Questo kairos è per me ogni qualvolta che leggo o
ascolto la Parola, perché proprio in quel momento il Signore vuole compiere per
me ciò che è raccontato, ma solo se chiedo e accolgo il dono.

il regno di Dio è vicino

Qui abbiamo tutte le aspettative di Israele. Si
realizza la grande promessa di Dio, che sarebbe avvenuta per opera del messia,
il Cristo annunciato a Davide come suo successore (2Sam 7).

La forma verbale di engízō per
indicare che il Regno si è avvicinato, non significa che è un po’ più vicino di
prima, ma afferma che è proprio qui, è arrivato! Lo stesso verbo ritorna
nuovamente sulle labbra di Gesù, quando nel Getsemani sveglia gli apostoli per
dire loro che il traditore «è qui»  (Mc 14,42) e, mentre ancora sta
parlando, Giuda gli si accosta. Dunque Gesù dice che «il regno di Dio è qui!».

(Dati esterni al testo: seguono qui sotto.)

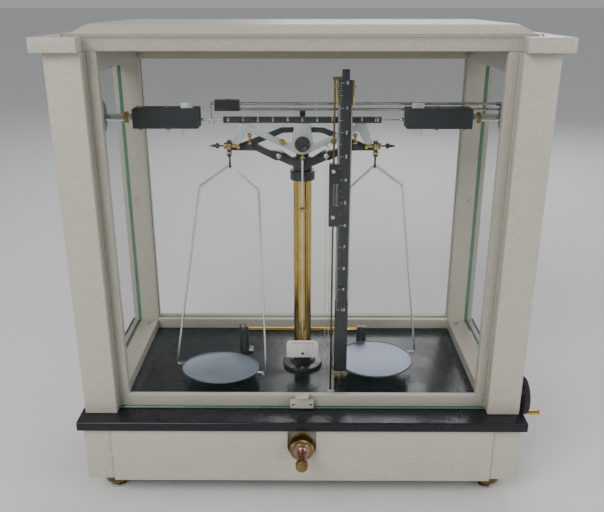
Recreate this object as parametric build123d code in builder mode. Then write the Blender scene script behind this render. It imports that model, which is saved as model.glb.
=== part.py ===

Il regno vicino è il regno presente in quanto suscita
le nostre speranze, interpella il nostro essere uomini e donne liberi. Ogni
qualvolta leggiamo il Vangelo, un aspetto si rivela. Noi ne accogliamo il dono.

convertitevi e credete nel Vangelo

Nell’AT conversione era una proposta di “ritorno”
fatta al popolo che si era allontanato da Dio per seguire gli idoli. Qui la
voce dei profeti: “ritornate al Signore!” (Gl 2,12).

Nel NT non abbiamo lo stesso verbo. La proposta di
Gesù è “cambiare modo di pensare” (metanoia) ma nello stesso tempo è
responsabilità della risposta data. Sintonizzare la propria vita sul Vangelo
che Gesù sta annunciando. Il Regno viene e continuamente ma non può entrare
senza una mia risposta libera e responsabile. Se conversione vuol dire cambiare
mentalità, cambiare cuore e direzione, la conversione è volgersi a Lui,
iniziando “dietro a Lui” (1,17) il cammino, ripercorrendo i suoi passi.

Credere al vangelo è un tema proprio del vangelo di
Marco che si traduce in un rapporto personale e di fiducia del credente con
Gesù.

 

Ci
fermiamo in silenzio per accogliere la Parola nella vita. Lasciamo che anche il
Silenzio sia dono perché l’incontro con la Parola sia largamente ricompensato

 

La
Parola illumina la vita e la interpella

Qual è il mio deserto a cui sono chiamato ad
attraversare? Cosa sono disposto a rischiare?

Vedo la tentazione come purificazione per potermi
nuovamente alzare con la forza che viene da Dio? Oppure sono frenato dalle mie
paure?

Sono cieco al passaggio di Gesù? Apro, spalanco la
porta del mio cuore a Lui?

Quali atteggiamenti di cambiamento, di direzione del
cuore? Faccio il giusto silenzio per scoprirlo?

 

Rispondi
a Dio con le sue stesse parole
(Pregare)

Fammi conoscere, Signore, le tue vie,

insegnami i tuoi sentieri.

Guidami nella tua fedeltà e istruiscimi,

perché sei tu il Dio della mia
salvezza.         

 

Ricòrdati, Signore, della tua misericordia

e del tuo amore, che è da sempre.

Ricòrdati di me nella tua misericordia,

per la tua bontà, Signore.

 

Buono e retto è il Signore,

indica ai peccatori la via giusta;

guida i poveri secondo giustizia,

insegna ai poveri la sua via. (Sal 24)

 

L’incontro
con l’infinito di Dio è impegno concreto nella quotidianità
(Contemplare-agire)

Leggo e rileggo il brano e mi affido a Gesù Maestro e
gli chiedo con fede la capacità di accettare il dono che ne scaturisce, perché
anche attraverso la mia vita si realizzi il Regno di Dio.